-- start of DATA ROWS --

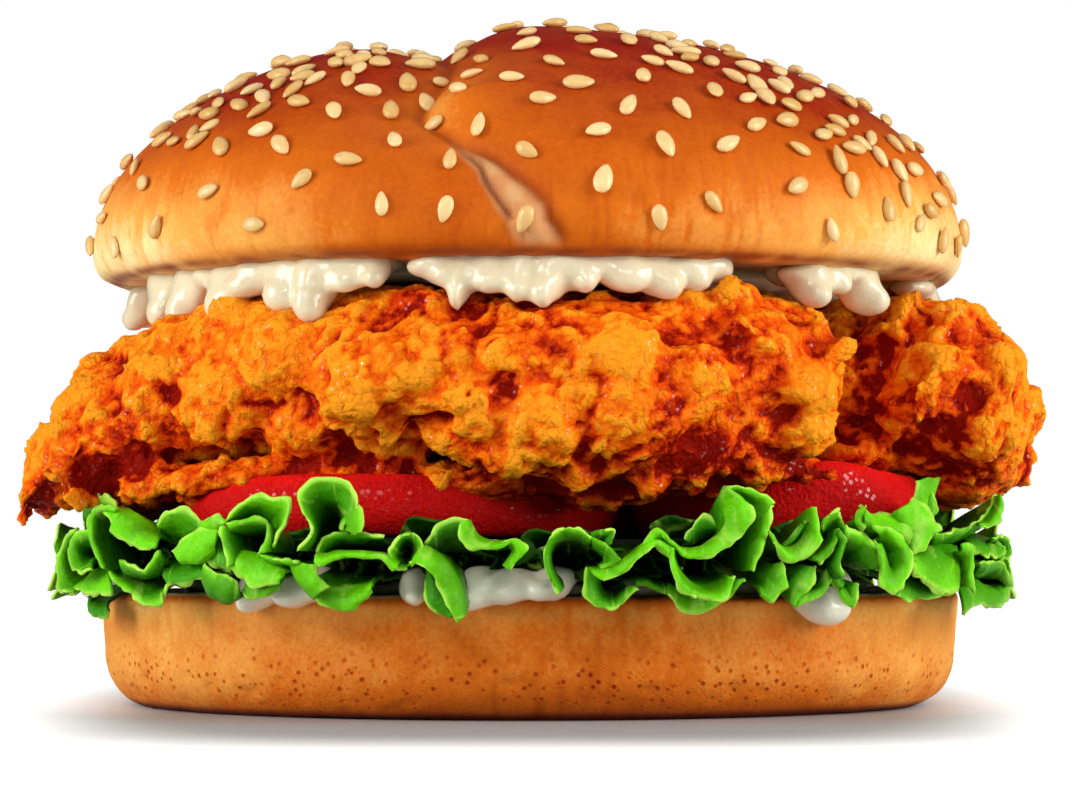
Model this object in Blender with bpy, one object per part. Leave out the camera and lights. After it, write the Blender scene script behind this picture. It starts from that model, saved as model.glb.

-- end of DATA ROWS --
-- start of DATA ROWS --

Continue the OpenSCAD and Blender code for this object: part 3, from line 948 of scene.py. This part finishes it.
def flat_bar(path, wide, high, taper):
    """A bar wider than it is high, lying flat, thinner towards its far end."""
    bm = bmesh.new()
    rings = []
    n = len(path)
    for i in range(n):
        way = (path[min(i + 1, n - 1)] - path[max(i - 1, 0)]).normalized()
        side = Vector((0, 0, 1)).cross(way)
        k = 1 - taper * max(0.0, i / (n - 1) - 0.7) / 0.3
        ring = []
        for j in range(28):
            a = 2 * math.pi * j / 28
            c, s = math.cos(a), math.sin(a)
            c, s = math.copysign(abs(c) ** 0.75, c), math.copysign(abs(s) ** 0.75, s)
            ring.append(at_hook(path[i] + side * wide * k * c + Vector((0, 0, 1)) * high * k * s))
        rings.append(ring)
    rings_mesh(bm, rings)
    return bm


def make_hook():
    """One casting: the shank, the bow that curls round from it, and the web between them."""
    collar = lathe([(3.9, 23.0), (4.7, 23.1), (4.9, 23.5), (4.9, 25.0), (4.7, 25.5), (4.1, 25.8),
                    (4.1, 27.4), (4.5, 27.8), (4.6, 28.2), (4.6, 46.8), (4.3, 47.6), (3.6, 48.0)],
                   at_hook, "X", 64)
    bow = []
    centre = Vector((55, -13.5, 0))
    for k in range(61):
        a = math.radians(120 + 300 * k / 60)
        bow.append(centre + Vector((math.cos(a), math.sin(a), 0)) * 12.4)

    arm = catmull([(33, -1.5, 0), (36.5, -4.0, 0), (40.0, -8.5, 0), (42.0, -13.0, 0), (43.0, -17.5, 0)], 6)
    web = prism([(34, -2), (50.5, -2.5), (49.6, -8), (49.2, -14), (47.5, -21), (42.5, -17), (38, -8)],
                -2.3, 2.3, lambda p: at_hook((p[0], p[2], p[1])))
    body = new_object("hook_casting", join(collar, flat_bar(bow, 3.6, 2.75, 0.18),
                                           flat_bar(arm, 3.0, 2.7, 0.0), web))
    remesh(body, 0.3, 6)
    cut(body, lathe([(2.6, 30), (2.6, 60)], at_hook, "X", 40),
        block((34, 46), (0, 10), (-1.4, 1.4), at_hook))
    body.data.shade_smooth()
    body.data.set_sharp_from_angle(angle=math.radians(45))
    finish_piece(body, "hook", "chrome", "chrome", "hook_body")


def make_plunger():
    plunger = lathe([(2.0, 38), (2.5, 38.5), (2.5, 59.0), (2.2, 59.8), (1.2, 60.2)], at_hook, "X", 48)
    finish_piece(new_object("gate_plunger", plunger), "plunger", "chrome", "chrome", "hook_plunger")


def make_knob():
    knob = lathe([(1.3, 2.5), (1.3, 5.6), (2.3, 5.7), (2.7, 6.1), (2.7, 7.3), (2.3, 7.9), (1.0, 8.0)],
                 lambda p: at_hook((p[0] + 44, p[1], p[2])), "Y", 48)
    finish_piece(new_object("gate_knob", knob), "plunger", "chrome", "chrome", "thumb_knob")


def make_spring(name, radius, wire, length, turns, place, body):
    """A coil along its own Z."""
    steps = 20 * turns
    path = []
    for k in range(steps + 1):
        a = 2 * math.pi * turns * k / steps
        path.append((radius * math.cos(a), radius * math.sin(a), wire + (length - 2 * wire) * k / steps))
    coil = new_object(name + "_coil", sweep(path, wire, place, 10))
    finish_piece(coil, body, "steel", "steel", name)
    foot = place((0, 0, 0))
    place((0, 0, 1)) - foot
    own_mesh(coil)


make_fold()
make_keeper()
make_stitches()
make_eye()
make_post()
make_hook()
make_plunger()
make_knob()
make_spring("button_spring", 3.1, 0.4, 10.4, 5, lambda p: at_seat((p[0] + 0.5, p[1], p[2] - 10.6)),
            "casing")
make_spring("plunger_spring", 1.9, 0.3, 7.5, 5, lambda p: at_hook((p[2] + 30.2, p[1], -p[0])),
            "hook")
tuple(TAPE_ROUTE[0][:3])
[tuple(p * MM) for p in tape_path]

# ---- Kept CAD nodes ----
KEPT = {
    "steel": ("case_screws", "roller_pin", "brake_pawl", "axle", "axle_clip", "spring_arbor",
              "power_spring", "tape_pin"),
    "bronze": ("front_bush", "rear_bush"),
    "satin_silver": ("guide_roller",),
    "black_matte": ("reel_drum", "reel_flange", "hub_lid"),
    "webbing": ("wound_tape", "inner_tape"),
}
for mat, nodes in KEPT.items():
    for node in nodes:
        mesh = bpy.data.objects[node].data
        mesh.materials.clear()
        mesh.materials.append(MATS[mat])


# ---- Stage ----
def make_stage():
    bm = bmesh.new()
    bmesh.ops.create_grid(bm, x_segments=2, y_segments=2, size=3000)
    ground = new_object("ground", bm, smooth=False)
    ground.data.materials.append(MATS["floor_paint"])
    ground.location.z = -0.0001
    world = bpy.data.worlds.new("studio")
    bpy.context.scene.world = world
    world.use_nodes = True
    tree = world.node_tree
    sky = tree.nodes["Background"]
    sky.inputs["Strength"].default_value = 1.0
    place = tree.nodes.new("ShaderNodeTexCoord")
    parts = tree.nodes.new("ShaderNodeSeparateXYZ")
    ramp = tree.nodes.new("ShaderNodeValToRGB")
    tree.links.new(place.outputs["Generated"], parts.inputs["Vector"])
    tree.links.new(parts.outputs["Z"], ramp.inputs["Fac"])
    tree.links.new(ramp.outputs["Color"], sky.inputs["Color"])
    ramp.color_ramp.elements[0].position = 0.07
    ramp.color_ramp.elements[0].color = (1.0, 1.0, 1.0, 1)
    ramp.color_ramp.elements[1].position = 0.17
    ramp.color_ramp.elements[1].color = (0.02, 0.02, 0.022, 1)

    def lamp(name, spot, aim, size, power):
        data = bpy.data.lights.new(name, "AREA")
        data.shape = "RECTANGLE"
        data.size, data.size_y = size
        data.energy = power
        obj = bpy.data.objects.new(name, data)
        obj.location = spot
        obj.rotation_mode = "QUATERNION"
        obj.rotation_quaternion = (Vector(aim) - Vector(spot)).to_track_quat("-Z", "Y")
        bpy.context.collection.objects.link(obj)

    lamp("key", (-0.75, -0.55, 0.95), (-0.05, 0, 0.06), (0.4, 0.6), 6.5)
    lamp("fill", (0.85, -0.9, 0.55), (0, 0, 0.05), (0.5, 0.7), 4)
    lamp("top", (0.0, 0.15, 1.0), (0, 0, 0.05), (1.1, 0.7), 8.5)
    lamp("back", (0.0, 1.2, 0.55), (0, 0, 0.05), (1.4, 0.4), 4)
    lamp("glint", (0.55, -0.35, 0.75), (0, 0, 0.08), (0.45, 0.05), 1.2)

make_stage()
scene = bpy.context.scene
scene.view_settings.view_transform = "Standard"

-- end of DATA ROWS --

Each line from the line with "own_mesh(coil)" to the line with "[tuple(p * MM) for p in tape_path]" is to be echoed exactly; both boundary lines are included, and nothing else is to be output.

    own_mesh(coil)


make_fold()
make_keeper()
make_stitches()
make_eye()
make_post()
make_hook()
make_plunger()
make_knob()
make_spring("button_spring", 3.1, 0.4, 10.4, 5, lambda p: at_seat((p[0] + 0.5, p[1], p[2] - 10.6)),
            "casing")
make_spring("plunger_spring", 1.9, 0.3, 7.5, 5, lambda p: at_hook((p[2] + 30.2, p[1], -p[0])),
            "hook")
tuple(TAPE_ROUTE[0][:3])
[tuple(p * MM) for p in tape_path]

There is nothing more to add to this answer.